Delcam SFF dual Opteron
- 2 x AMD Opteron 246 (2.0GHz) processors
- 2GB DDR memory
- Nvidia Quadro FX 500 graphics card
- 2 x 120GB SATA hard drives (Raid 1)
Delcam’s latest Opteron-based machine not only packs two 2.0GHz (246) processors into its tiny black chassis, but two 120GB (Raid 1) mirrored serial ATA hard drives, 2GB DDR memory, an AGP-based Nvidia Quadro FX 500 graphics card, a 16 speed DVD Writer, integrated Firewire and USB and Gigabit Ethernet.
With all this technology in such a small space you’d expect a fair amount of heat to be produced, and some serious fans to dissipate it. Surprisingly the machine is virtually silent throughout most operations, but when the fans do kick in during some compute intensive operations, you (and the rest of the office) do know about it!
Both dual processor machines delivered virtually identical results under our 3ds max rendering benchmark and were around 20% faster than a single 3.6GHz Pentium 4 workstation, demonstrating the benefits of running multi-threaded applications on dual processor systems.
Our previous tests on Opteron have shown that AMD’s processor performs impressively when it comes to number crunching tasks, but we didn’t expect the two 2.0GHz processors (Opteron is currently available up to 2.6GHz) to match Intel’s flagship 3.6GHz desktop processors under our 3ds max benchmark.
While these results will be of great interest to those seeking ultimate performance under multi-threaded applications, there are many more benefits to dual processor systems. Anyone involved in analysis, or visualisation (rendering) will also notice immediate benefits if they are trying to make their workstation do two things at once. While one processor is busy crunching away, the other processor can still be used for modelling or setting up further studies. Try doing the same on a single processor machine and your system is likely to grind to a halt – though technologies like Intel’s hyperthreading, which is designed to make a single chip operate like two separate devices, can go some way to overcoming the bottleneck.
To illustrate the benefits of concurrent processing on dual processor systems we tested both workstations by running two individual CPU intensive benchmarks at the same time. We were very impressed to see that the Opteron’s dual processor architecture enabled us to do this with virtually no performance loss, with the dual Xeon not far behind.
There are two types of users that will benefit most from dual processor systems: those that use multi-threaded applications and those that frequently carry out concurrent computationally intensive operations. While both the RM and Delcam workstations will satisfy the requirements of these users, each system also holds its own appeal.
With its high-end ATI FireGL V7100 graphics card, RM’s dual Xeon is likely to be coveted by those in visualisation, such as users of 3ds max.
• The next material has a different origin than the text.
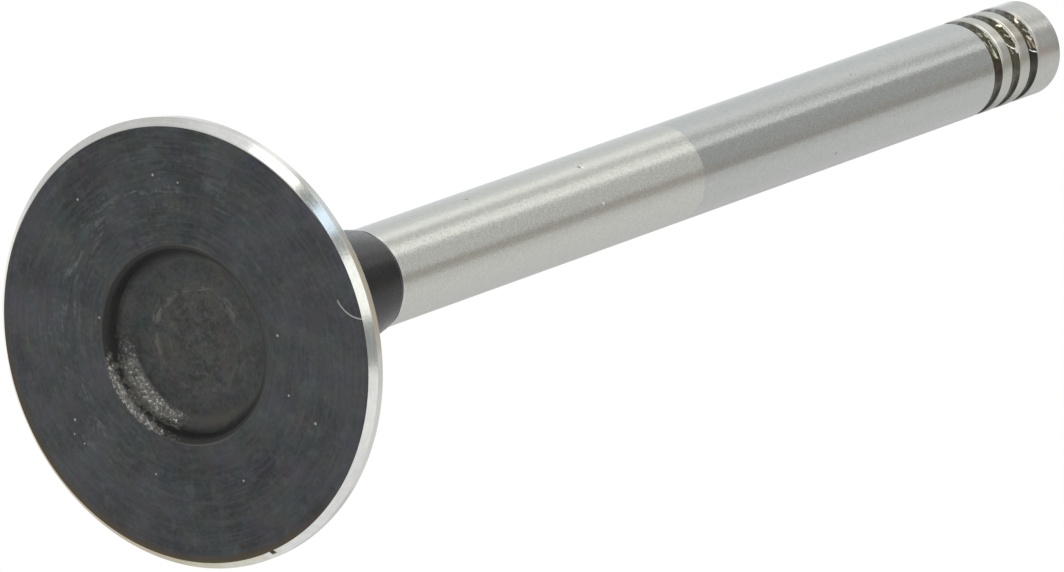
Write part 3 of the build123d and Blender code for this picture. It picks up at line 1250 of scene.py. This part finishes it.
def patches(part, table):
    """Layers of paint from a table of places and tones."""
    return [
        (times(band(part.z, *place[:3]), band(part.azimuth, *place[3:])), shade)
        for *place, shade in table
    ]


def tip_ground(part):
    """Ground lands and tip, with a touch of straw beside the last groove, painted shade and
    reflections on the lands, painted highlights on the groove edges and a painted paler reflection
    on one side.
    """
    lands = fade(part.z, GROOVE_HEIGHTS[2], GROOVE_HEIGHTS[2] + 1.2, 1, 0)
    shaded = times(lands, band(part.azimuth, 60, 120, 12))
    # Painted highlights along the upper edge of each groove, from azimuth -48 to 2.
    edges = [
        times(band(part.z, height + 0.82, height + 0.98, 0.06), shine)
        for height, shine in zip(GROOVE_HEIGHTS, EDGE_SHINE)
    ]
    painted_edge_highlight = times(most(0, *edges), band(part.azimuth, -48, 2, 8))
    pink = fade(grain(part.spot, 1.1, 3), 0.5, 0.7, 0, 0.35)
    relief = plus(turning(part), grain(part.spot, PIT_CELLS, 4, 0.7))
    return {
        **steel(part, 0.24, 0.4),
        # Painted shade and reflections on the lands, and a paler painted reflection on one side of
        # the tip.
        "Base Color": paint(
            two_tone(part, (174, 174, 170), (184, 184, 179)),
            (lands, (178, 179, 171)),
            (shaded, (142, 142, 136)),
            *patches(part, LAND_REFLECTIONS),
            (painted_edge_highlight, (242, 240, 230)),
            (pink, (190, 180, 180)),
            *patches(part, TIP_STRAW_AND_REFLECTION),
        ),
        "Anisotropic": fade(part.z, LENGTH - 0.04, LENGTH - 0.01, 0.4, 0),
        "Normal": bump(relief, 0.007),
    }


# %% Put the materials on the mesh
RECIPES = {
    "recess": recess_scale,
    "face": face_oxide,
    "rim": rim_ground,
    "underhead": neck_oxide,
    "runout": runout_ground,
    "stem": stem_ground,
    "groove": groove_scale,
    "tip": tip_ground,
}
for finish in FINISHES:
    valve_body.data.materials.append(make_material(RECIPES[finish]))
print([material.name for material in valve_body.data.materials])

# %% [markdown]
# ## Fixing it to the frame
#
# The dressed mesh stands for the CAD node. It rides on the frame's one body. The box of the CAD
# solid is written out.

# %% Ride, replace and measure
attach(valve_body, "root")
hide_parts("valve")

scene = bpy.context.scene
scene.view_settings.view_transform = "Standard"

print("CAD box    ", [round(x / MM, 3) for x in (*cad_low, *cad_high)])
Here, the graphics card can work in either OpenGL or Direct 3D mode to provide impressive 3D performance when it comes to manipulating large models on screen. In addition, there is also plenty of room for expansion, so users can add additional hard drives, or upgrade the memory at a later date, possibly to take advantage of the forthcoming Windows XP 64-bit edition. This OS will be able to address up to 4GB RAM when running 32-bit applications (compared to the 3GB limit currently imposed by the current 32-bit version of Windows XP Professional). However, the machine we had on review had actually filled all of its four memory banks so it’s always a good idea to ask for 2 x 1GB modules if future expansion is likely.
Delcam’s SFF dual Opteron, on the other hand, is more limited in the 3D graphics department. Its AGP-based Nvidia Quadro FX 500 is a good solid performer but is likely to reach its limits under more demanding 3D applications. Still, the entry-level specification of the FX 500 is reflected in the price, which is relatively inexpensive for a dual processor system. The attractive price tag of ú2,200 is also down to the lower specification processors.
While the 2.0GHz Opterons don’t make Delcam’s workstation a slouch by any stretch of the imagination, we would expect two 2.6GHz CPUs to really show the true potential of AMD’s Opteron, but you’re likely to pay a premium for this pleasure of course.
Despite the availability of dual processor workstations for many years now, the CAD market has never fully embraced multi-threaded technology into its software development. However, with dual-core microprocessors – which contain two processor cores on a single piece of silicon, giving workstations improved multitasking capabilities – due for launch later this year we should finally start to see more multithreaded applications emerge in the CAD market, and of course higher levels of performance.